ヘビの肺炎
爬虫類は不適切な飼育環境によって体調を崩してしまうことも多く、
季節の変わり目などの温度変化には注意が必要となります。
今回はヘビの肺炎について紹介していこうと思います。
〈症状〉
上を向いて呼吸する様子や、開口呼吸が認められます。
また、肺や気管からの分泌物が口腔内に貯留し、涎や膿がでてくることもあります。
重症化すると、食欲不振や体重減少などがみられることもあります。
これは呼吸器症状のみられるカーペットパイソンです。
上を向いて、苦しそうに開口呼吸をしています。
こちらは肺炎のボールパイソンで、涎が出てきていることがわかります。
〈原因〉
細菌、ウイルス、真菌、寄生虫などの病原体が直接の原因となっていることが多いです。
さらに、不適切な飼育環境や温度管理によってヘビの免疫力が低下してしまうと、
これらの病原体に対する感染症の発生を助長させてしまいます。
また、多頭飼育されている方の家では病原体を保有するヘビをきっかけに、集団感染を起こす場合もあります。
〈診断〉
レントゲン検査で肺の異常がないか確認します。
また、気管内の分泌物を採取し、病原体の培養検査や遺伝子検査を行うこともあります。
その他にも、全身状態の確認のために血液検査などの検査も追加で実施する場合もあります。
これは流延が認められたボールパイソンのレントゲン画像です。
本来は黒く見えるはずの肺が白っぽくなっており、肺炎が疑われます。
〈治療〉
抗生剤の投与やネブライジング、気管洗浄などの他に、点滴や強制給餌などの支持療法も必要に応じて行います。
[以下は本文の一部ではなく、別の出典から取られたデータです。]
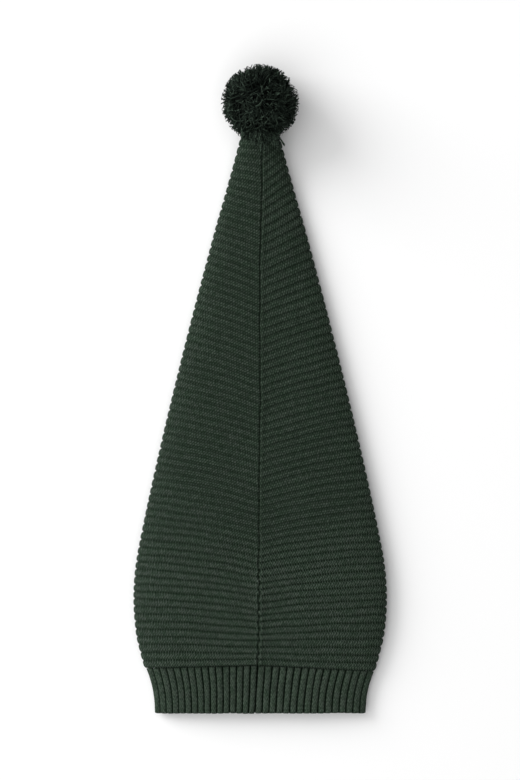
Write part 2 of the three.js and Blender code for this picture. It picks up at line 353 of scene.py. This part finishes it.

また、飼育環境に不備がある場合は改善してもらう必要があります。
しかし、重症化した個体では治療に反応せずに亡くなってしまうことも多く、致死率の高い病気です。
これは肺炎で亡くなったボールパイソンの肺の画像です。
肺炎による激しい炎症のため、肺が部分的に赤くなっていることがわかります(赤丸)。
肺炎で亡くなった別のボールパイソンの肺の画像です。
先ほどの肺よりも炎症がひどく、全体的に赤みを帯びています。
肺を切開したところ、肺の内部に膿が溜まっていました。
このような状態では呼吸困難になってしまい、亡くなってしまったと考えられます。
開口呼吸や涎が出ているなどの、肺炎が疑われるような症状がある場合は、
早めに来院を検討していただければと思います。